* DATA
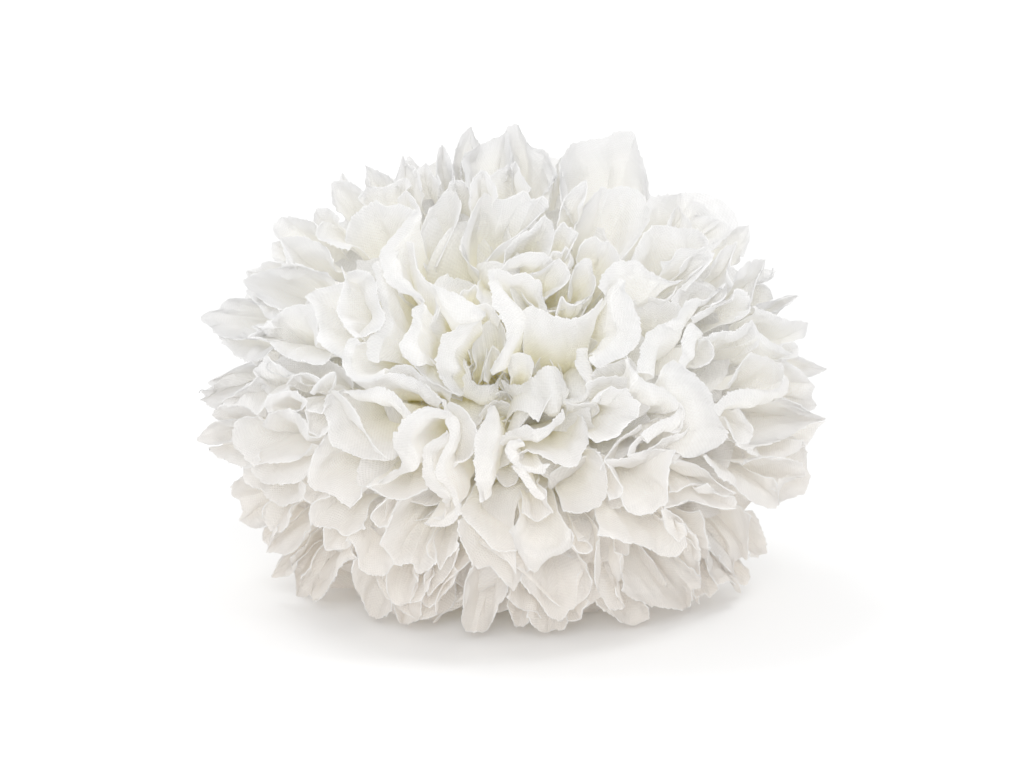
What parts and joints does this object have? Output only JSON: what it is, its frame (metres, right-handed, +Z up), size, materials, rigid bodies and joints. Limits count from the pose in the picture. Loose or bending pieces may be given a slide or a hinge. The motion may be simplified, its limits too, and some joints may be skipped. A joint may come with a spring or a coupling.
{
  "type": "dahlia flower head",
  "caption": "White cloth dahlia head of layered, waved petals round a packed middle, with a sepalled calyx and a short cut stem, lying on its lower petals.",
  "frame": {"origin": "middle of the bounding box on the surface the flower lies on", "axes": "+Z up, -Y the way the flower's face is turned, +X to the right as seen from the front"},
  "size_m": [0.1316, 0.1182, 0.1011],
  "materials": {
    "petal_cloth": "white woven silk cloth with a soft sheen and frayed cut edges",
    "calyx_green": "matt green moulded plastic"
  },
  "bodies": {
    "root": {"bloom": "petal_cloth", "calyx": "calyx_green"}
  },
  "joints": []
}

* EXERCISE TASK
Repeat the material above in full, exactly as it stands.

* CORRECT RESULT
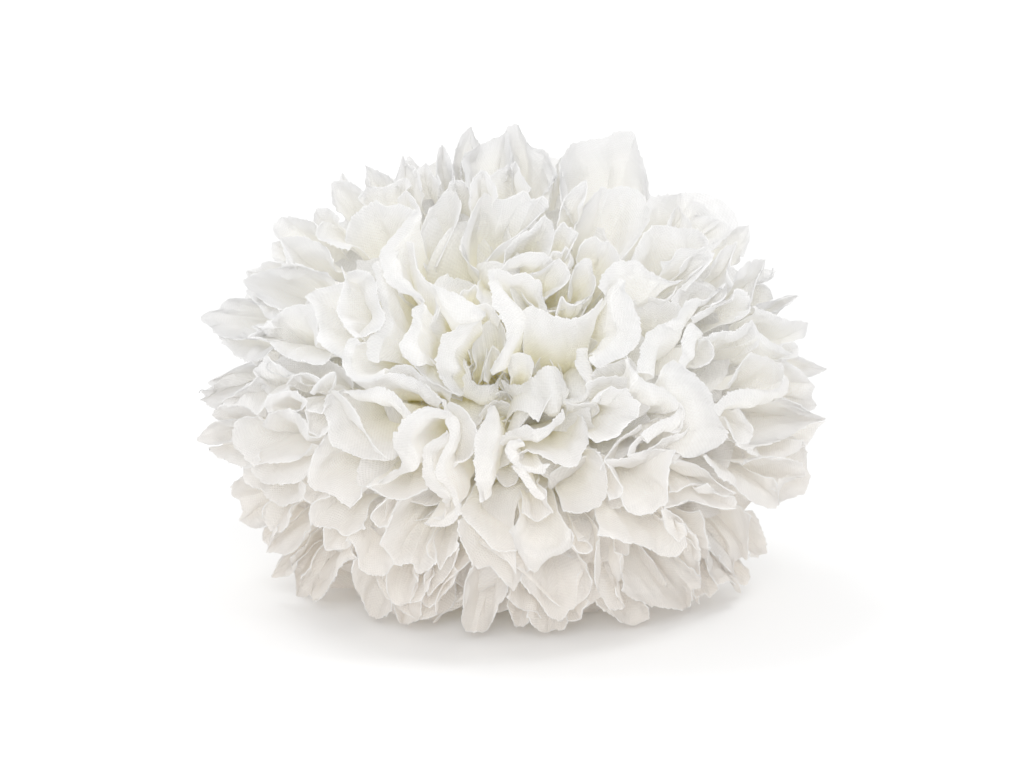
What parts and joints does this object have? Output only JSON: what it is, its frame (metres, right-handed, +Z up), size, materials, rigid bodies and joints. Limits count from the pose in the picture. Loose or bending pieces may be given a slide or a hinge. The motion may be simplified, its limits too, and some joints may be skipped. A joint may come with a spring or a coupling.
{
  "type": "dahlia flower head",
  "caption": "White cloth dahlia head of layered, waved petals round a packed middle, with a sepalled calyx and a short cut stem, lying on its lower petals.",
  "frame": {"origin": "middle of the bounding box on the surface the flower lies on", "axes": "+Z up, -Y the way the flower's face is turned, +X to the right as seen from the front"},
  "size_m": [0.1316, 0.1182, 0.1011],
  "materials": {
    "petal_cloth": "white woven silk cloth with a soft sheen and frayed cut edges",
    "calyx_green": "matt green moulded plastic"
  },
  "bodies": {
    "root": {"bloom": "petal_cloth", "calyx": "calyx_green"}
  },
  "joints": []
}